Tuesday, August 14, 2007

Me, Myself & Mommy



I survived last weekend’s high school reunion. When I arrived at the festivities Friday night I was totally freaked out – it was like being in some eerie episode of the Twilight Zone where 10 years have passed, yet everyone seems EXACTLY the same. After donning my name badge and downing what can only be considered a ridiculous amount of bourbon and coke I began to relax. But, the thought that popped into my mind (and continues to, even now) is: Is this OK? Am I allowed to chug down drinks like an underage teenager at her first frat party and laugh hysterically with friends while my mom (Mimi) fulfills my responsibilities as caregiver to Coop?

Now that I’m a mommy, can I still be myself?

This afternoon I received this e-mail from my obscenely precious friend, Alexis (the mom of two pictured on the right in the reunion group shot):

“Can I just tell you that being a mommy really agrees with you. I meant to say something while you were here. Can't put my finger on it but you seemed changed ... in a good way.”

I immediately replied:

“Aww, thanks for the ‘mommy’ mention ... it really means a lot! It's such unchartered territory for me ... I never know if I'm doing "it" right – balancing the mommy side and the Tessa side. Am I being ‘too’ me? (cussing, gossiping, yadda yadda). Am I being ‘too much’ a mommy? (Coop's poop inevitably pops up in every conversation). UUGGHH!”

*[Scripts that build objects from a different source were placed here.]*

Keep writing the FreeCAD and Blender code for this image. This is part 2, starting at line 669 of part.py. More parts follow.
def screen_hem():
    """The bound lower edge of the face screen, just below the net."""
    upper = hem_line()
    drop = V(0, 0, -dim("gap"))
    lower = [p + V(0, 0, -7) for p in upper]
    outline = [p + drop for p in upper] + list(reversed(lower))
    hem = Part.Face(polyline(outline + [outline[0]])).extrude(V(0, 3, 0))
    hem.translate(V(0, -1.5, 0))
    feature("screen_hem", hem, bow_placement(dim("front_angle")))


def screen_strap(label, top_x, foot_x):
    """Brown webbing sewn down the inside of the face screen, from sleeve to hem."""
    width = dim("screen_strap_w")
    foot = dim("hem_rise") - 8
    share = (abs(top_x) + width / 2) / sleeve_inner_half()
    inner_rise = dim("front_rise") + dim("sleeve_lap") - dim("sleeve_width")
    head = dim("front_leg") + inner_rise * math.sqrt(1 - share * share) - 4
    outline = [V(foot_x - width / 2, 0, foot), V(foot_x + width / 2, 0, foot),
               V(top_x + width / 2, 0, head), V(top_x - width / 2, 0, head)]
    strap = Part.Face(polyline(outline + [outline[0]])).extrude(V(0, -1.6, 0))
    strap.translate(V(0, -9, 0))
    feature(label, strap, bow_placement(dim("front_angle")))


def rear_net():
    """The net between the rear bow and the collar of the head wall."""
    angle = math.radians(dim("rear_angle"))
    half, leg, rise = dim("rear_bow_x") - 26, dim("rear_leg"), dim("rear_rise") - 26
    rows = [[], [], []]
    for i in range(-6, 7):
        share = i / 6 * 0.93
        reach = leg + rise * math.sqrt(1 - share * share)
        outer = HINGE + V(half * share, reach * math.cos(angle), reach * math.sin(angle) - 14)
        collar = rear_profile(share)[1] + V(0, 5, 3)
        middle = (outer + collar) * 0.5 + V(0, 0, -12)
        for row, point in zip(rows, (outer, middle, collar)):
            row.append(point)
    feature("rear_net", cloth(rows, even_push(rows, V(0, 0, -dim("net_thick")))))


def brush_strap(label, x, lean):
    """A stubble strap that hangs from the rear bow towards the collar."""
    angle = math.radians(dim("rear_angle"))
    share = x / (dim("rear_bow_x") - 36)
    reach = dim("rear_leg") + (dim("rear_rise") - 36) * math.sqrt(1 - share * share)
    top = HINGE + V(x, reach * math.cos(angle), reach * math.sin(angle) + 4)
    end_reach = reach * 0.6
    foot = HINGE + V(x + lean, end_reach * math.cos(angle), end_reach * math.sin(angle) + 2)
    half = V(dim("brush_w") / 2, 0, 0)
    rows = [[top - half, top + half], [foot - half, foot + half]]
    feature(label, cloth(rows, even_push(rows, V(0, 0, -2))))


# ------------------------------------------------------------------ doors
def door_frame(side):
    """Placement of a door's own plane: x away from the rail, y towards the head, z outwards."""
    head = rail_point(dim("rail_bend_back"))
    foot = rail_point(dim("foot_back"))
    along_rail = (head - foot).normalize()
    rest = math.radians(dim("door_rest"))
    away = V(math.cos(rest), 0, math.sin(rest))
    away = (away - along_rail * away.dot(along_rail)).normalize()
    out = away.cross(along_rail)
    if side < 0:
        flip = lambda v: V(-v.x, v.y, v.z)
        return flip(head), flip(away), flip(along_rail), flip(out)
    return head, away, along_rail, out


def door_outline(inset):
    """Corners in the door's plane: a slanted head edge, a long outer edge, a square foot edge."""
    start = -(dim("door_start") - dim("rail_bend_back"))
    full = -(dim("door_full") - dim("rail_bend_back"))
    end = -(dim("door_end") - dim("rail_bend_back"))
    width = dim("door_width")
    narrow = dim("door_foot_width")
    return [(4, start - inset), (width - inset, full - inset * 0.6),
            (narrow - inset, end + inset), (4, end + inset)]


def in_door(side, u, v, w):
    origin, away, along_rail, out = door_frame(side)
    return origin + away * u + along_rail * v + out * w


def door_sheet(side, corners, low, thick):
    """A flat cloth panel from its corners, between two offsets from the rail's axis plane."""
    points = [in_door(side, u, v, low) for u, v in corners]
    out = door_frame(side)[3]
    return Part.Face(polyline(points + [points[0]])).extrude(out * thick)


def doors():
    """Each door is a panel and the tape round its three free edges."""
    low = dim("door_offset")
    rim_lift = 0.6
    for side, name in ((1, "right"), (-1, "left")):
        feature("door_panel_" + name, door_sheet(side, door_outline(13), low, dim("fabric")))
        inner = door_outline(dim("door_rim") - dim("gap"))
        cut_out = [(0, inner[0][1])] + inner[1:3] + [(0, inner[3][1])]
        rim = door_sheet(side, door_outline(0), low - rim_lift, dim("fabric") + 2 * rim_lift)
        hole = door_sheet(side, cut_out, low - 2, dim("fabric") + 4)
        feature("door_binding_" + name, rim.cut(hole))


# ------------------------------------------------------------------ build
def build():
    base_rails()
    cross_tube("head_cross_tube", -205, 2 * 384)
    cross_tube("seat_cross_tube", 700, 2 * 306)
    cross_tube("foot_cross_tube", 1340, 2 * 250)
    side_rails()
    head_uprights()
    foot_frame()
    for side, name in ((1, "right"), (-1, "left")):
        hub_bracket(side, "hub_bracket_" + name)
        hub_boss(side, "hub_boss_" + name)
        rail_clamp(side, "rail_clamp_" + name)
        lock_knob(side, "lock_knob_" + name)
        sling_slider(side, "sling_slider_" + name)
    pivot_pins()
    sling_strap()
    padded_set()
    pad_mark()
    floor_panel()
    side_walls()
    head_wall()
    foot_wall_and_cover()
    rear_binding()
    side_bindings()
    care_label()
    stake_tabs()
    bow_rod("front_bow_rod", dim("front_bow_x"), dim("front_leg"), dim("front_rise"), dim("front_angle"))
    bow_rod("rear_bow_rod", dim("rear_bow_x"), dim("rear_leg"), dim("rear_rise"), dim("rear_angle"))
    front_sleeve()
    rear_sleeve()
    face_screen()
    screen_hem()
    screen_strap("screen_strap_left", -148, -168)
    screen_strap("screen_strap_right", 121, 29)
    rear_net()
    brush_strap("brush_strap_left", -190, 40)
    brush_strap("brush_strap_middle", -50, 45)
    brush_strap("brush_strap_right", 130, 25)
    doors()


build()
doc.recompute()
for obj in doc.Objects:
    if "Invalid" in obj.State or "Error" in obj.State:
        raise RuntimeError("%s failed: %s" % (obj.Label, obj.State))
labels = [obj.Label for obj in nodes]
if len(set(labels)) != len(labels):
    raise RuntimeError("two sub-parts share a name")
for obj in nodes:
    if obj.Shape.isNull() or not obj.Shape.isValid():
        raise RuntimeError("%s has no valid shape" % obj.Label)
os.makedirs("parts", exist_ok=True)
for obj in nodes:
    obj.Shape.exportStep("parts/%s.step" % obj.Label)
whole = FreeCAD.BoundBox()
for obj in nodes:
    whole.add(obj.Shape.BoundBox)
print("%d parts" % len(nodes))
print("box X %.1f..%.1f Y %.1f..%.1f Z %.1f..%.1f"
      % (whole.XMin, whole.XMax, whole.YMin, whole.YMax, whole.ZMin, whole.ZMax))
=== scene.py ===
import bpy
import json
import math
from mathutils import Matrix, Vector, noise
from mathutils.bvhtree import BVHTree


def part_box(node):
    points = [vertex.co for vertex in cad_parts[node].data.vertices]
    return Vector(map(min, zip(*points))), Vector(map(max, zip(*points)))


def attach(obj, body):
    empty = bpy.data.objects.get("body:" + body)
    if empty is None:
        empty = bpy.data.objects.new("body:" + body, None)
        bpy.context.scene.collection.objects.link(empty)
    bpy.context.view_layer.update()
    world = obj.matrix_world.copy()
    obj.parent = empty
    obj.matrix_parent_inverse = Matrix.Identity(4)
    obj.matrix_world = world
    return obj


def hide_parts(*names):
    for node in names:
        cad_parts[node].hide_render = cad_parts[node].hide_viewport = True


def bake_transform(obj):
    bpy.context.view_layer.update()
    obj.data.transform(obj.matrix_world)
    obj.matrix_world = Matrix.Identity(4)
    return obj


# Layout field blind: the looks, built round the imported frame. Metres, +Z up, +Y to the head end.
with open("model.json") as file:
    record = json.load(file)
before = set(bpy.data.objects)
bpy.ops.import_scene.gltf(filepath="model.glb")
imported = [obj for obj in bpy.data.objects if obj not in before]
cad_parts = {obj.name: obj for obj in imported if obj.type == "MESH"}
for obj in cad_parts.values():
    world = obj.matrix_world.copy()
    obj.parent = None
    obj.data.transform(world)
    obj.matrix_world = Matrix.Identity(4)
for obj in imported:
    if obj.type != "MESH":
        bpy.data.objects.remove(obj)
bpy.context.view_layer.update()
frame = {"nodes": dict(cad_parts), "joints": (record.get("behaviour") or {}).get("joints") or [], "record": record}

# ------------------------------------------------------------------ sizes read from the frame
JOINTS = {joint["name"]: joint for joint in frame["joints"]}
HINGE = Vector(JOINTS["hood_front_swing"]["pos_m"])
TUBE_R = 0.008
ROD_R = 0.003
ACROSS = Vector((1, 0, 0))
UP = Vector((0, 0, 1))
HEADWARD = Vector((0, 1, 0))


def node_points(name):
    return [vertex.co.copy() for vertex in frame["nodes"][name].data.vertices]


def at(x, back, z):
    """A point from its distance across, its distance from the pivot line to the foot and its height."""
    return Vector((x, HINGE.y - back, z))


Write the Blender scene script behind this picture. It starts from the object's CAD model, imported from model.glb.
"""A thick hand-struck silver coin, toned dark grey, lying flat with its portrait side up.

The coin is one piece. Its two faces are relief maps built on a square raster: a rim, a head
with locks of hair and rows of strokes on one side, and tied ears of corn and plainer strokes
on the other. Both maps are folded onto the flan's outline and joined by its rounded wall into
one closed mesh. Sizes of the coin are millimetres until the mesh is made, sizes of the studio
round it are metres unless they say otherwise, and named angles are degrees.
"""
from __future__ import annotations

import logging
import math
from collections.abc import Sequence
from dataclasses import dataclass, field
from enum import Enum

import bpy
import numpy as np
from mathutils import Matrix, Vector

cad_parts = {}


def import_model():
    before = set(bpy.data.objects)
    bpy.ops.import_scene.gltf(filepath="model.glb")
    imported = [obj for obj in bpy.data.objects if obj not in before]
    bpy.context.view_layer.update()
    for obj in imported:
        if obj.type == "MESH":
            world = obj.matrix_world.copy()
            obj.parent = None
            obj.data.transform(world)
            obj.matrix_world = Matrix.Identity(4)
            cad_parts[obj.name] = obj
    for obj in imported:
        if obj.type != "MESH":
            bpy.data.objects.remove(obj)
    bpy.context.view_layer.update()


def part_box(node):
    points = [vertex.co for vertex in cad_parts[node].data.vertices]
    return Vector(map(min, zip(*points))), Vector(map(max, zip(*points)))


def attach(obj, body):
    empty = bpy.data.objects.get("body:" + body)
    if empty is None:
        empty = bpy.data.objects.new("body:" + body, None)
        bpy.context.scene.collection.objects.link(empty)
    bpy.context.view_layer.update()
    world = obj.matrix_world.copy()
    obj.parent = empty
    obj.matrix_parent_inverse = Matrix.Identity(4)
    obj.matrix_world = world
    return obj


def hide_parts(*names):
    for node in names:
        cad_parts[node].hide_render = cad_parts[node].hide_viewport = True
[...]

I had an awesome time over the weekend — I rarely get to hang with my girlfriends (most still live in Abilene and I’m in The Colony), but most of the time, when I wasn’t with Coop, I felt guilty for not being with him. I felt like I was neglecting my new role in life in exchange for a few hours in my old one.

Are these feelings tethered to NEW motherhood, or motherhood in general? Will the guilt ever go away?

-smell you later-
Coop's Mom (aka Tessa)

p.s. The first pic is at the reunion as a lady on the loose, the second is me and Coop earlier this evening.